Task statement:
Repeat the lines of the data that follow, please, starting at the first and stopping after the one with "return [(-253 *".

Dataset excerpt:
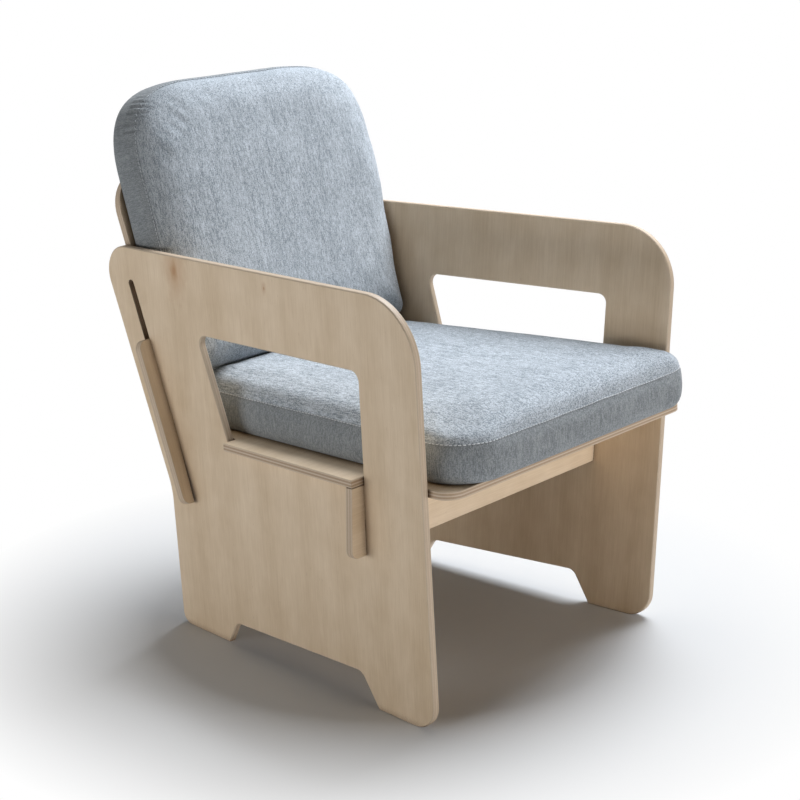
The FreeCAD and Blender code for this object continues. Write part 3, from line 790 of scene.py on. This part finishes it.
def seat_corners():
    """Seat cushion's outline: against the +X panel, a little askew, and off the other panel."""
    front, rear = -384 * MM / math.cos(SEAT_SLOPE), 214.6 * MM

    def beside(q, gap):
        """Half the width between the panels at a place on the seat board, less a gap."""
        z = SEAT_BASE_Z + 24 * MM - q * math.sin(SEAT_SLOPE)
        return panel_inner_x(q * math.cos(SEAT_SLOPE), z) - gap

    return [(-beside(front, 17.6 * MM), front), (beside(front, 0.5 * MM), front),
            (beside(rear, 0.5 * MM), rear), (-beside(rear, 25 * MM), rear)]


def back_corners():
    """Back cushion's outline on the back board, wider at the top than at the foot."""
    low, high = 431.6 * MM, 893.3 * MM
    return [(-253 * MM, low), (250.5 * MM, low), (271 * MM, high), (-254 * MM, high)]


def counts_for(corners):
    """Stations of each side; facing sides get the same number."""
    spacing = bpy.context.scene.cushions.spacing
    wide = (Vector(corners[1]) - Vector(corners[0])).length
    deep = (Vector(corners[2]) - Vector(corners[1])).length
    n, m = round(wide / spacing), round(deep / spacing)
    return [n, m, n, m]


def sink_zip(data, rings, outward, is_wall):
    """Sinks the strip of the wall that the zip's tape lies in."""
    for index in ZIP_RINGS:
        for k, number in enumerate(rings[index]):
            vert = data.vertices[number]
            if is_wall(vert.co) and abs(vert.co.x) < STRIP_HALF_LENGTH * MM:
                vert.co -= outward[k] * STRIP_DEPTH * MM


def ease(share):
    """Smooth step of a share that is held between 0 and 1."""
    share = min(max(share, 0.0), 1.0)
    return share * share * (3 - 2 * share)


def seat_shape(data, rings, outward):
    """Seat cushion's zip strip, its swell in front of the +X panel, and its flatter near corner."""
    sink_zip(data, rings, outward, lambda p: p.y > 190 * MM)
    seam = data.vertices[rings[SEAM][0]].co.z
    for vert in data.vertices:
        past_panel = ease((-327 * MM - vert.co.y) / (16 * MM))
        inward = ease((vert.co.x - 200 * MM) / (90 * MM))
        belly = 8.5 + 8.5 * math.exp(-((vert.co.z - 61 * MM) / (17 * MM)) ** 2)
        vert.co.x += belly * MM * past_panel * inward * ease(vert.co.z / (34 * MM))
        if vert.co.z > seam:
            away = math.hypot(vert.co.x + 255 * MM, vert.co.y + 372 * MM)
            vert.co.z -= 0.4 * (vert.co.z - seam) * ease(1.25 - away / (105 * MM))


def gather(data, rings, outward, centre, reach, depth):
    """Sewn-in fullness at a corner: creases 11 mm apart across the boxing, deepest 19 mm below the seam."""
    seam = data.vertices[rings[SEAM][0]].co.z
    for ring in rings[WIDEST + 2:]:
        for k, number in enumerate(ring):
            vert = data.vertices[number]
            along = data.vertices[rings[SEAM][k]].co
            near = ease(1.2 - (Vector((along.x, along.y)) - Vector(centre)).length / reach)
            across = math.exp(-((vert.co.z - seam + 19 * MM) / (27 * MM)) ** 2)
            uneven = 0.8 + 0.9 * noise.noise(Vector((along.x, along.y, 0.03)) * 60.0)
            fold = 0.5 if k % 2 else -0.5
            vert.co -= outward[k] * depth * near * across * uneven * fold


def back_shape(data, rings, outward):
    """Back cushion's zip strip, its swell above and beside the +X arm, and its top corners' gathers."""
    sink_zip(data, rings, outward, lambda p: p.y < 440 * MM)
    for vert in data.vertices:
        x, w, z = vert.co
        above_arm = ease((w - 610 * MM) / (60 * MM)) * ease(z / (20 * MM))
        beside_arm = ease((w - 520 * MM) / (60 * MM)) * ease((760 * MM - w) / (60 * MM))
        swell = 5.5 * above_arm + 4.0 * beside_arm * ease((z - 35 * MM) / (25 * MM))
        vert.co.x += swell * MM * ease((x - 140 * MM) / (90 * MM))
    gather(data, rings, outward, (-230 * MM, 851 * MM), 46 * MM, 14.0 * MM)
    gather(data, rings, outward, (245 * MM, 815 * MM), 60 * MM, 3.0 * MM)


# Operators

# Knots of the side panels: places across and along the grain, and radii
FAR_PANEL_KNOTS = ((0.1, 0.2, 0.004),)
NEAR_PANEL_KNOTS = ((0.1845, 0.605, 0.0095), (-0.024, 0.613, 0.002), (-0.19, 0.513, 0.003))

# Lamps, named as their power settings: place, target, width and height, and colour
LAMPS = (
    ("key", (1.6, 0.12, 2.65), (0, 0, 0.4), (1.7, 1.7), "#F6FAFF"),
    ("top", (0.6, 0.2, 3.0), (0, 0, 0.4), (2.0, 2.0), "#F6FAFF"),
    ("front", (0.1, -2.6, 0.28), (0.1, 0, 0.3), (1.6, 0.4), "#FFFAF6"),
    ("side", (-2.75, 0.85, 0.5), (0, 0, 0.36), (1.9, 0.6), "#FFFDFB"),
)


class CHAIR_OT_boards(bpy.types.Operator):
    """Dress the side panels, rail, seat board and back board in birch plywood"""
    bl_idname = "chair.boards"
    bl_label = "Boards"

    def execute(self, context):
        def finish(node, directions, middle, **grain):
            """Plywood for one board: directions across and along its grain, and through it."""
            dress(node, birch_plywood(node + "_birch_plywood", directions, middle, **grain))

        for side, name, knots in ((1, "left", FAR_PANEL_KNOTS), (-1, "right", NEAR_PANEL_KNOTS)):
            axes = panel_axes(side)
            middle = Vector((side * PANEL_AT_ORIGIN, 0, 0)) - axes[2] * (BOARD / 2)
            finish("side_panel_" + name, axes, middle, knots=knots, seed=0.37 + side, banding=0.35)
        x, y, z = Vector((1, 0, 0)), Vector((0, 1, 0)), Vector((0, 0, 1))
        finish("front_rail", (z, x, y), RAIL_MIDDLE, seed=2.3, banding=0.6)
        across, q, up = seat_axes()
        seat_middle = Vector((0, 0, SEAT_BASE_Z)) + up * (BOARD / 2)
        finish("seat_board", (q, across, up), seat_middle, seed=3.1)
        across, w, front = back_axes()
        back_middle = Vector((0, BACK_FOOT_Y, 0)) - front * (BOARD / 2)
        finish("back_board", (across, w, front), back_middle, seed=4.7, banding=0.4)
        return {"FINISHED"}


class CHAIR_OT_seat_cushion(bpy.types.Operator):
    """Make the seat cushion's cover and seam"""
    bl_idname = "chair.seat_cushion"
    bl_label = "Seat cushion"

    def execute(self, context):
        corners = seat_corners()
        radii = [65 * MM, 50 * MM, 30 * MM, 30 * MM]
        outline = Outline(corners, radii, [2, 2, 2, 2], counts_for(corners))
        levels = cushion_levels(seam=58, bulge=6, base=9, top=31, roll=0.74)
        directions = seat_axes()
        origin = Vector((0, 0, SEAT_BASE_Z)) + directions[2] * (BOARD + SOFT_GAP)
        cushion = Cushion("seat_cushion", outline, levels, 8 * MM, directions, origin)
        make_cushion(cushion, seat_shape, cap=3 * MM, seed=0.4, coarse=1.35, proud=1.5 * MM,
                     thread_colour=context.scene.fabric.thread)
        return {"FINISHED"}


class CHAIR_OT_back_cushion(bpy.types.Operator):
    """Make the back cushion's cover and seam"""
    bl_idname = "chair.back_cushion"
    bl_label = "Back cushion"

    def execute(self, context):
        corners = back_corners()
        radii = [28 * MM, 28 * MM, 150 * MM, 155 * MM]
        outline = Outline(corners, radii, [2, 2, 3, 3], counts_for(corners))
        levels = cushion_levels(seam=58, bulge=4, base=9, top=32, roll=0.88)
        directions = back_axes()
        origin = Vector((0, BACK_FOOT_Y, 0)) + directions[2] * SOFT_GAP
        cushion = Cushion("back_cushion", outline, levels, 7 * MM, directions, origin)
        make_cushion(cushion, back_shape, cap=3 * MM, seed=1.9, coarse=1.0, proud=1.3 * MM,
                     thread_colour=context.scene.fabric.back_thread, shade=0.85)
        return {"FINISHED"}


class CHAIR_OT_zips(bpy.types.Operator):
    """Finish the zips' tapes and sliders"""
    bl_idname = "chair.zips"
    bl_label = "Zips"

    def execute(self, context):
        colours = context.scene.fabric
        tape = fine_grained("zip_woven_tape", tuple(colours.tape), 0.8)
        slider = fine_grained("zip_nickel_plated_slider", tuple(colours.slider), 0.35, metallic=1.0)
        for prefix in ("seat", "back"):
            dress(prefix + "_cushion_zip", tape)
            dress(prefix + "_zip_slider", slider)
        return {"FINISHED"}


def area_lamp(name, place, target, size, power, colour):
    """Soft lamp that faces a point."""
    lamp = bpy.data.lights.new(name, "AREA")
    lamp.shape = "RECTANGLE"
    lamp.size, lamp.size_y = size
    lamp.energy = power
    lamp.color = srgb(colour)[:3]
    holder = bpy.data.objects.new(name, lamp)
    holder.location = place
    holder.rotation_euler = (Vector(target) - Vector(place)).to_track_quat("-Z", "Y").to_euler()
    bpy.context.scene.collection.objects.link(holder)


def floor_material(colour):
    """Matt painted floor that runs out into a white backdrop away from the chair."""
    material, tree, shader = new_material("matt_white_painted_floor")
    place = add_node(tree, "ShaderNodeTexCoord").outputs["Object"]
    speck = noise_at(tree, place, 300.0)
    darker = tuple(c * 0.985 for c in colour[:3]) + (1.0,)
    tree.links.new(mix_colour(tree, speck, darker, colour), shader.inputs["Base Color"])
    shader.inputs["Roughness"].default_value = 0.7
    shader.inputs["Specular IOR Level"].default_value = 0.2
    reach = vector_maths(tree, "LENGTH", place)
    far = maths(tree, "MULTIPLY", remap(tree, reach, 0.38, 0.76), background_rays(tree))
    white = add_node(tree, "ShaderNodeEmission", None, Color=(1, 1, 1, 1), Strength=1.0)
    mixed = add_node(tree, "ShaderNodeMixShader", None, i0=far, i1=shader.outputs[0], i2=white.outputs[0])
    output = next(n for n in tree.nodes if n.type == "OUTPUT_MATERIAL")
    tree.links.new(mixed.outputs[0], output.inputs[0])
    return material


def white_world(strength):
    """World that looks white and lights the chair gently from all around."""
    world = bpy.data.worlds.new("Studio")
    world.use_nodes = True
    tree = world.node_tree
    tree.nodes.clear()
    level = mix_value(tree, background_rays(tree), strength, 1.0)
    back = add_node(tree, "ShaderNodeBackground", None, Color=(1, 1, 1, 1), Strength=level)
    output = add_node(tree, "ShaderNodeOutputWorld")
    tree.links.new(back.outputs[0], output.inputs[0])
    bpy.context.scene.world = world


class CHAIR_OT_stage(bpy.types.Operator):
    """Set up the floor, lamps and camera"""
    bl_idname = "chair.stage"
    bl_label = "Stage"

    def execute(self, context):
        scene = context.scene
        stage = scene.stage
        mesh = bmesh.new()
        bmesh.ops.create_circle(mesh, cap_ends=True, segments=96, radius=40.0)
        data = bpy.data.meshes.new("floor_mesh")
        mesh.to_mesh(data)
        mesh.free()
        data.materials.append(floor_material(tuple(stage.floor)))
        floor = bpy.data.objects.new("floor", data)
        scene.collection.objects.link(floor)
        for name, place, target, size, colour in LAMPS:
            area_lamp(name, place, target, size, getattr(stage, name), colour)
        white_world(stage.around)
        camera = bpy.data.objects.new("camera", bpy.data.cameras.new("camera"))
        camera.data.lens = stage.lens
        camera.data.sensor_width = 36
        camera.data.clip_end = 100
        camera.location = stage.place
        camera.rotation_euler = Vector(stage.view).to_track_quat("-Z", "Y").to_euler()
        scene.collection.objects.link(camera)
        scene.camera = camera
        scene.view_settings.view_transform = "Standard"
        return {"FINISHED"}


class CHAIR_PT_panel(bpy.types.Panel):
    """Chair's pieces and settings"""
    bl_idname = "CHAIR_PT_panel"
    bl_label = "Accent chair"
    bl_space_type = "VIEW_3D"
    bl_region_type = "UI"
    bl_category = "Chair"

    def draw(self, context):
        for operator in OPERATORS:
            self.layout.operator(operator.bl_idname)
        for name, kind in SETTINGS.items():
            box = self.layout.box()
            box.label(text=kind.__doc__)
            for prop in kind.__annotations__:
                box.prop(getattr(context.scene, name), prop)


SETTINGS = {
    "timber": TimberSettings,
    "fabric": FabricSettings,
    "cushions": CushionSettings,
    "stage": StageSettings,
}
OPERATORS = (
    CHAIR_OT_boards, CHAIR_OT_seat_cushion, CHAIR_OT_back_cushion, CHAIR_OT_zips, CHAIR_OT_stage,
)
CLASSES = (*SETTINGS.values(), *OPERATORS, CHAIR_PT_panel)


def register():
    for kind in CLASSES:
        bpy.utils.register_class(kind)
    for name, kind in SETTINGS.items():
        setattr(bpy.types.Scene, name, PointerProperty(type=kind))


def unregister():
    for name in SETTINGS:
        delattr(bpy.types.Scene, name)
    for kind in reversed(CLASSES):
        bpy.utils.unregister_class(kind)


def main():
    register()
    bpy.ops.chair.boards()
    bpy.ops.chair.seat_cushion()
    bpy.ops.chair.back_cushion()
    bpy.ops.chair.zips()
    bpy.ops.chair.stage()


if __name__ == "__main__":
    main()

The completed task:
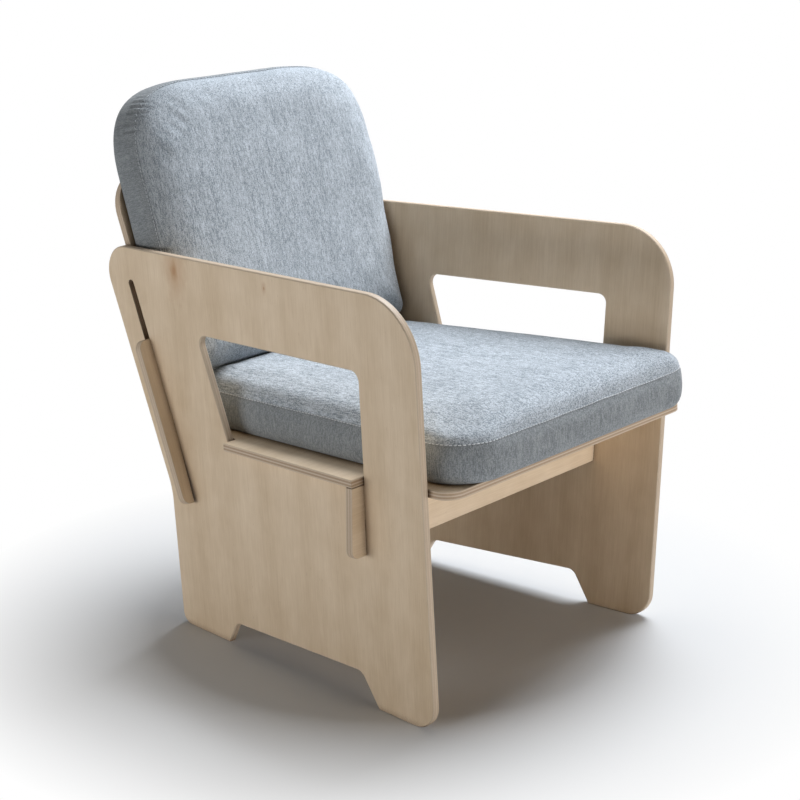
The FreeCAD and Blender code for this object continues. Write part 3, from line 790 of scene.py on. This part finishes it.
def seat_corners():
    """Seat cushion's outline: against the +X panel, a little askew, and off the other panel."""
    front, rear = -384 * MM / math.cos(SEAT_SLOPE), 214.6 * MM

    def beside(q, gap):
        """Half the width between the panels at a place on the seat board, less a gap."""
        z = SEAT_BASE_Z + 24 * MM - q * math.sin(SEAT_SLOPE)
        return panel_inner_x(q * math.cos(SEAT_SLOPE), z) - gap

    return [(-beside(front, 17.6 * MM), front), (beside(front, 0.5 * MM), front),
            (beside(rear, 0.5 * MM), rear), (-beside(rear, 25 * MM), rear)]


def back_corners():
    """Back cushion's outline on the back board, wider at the top than at the foot."""
    low, high = 431.6 * MM, 893.3 * MM
    return [(-253 * MM, low), (250.5 * MM, low), (271 * MM, high), (-254 * MM, high)]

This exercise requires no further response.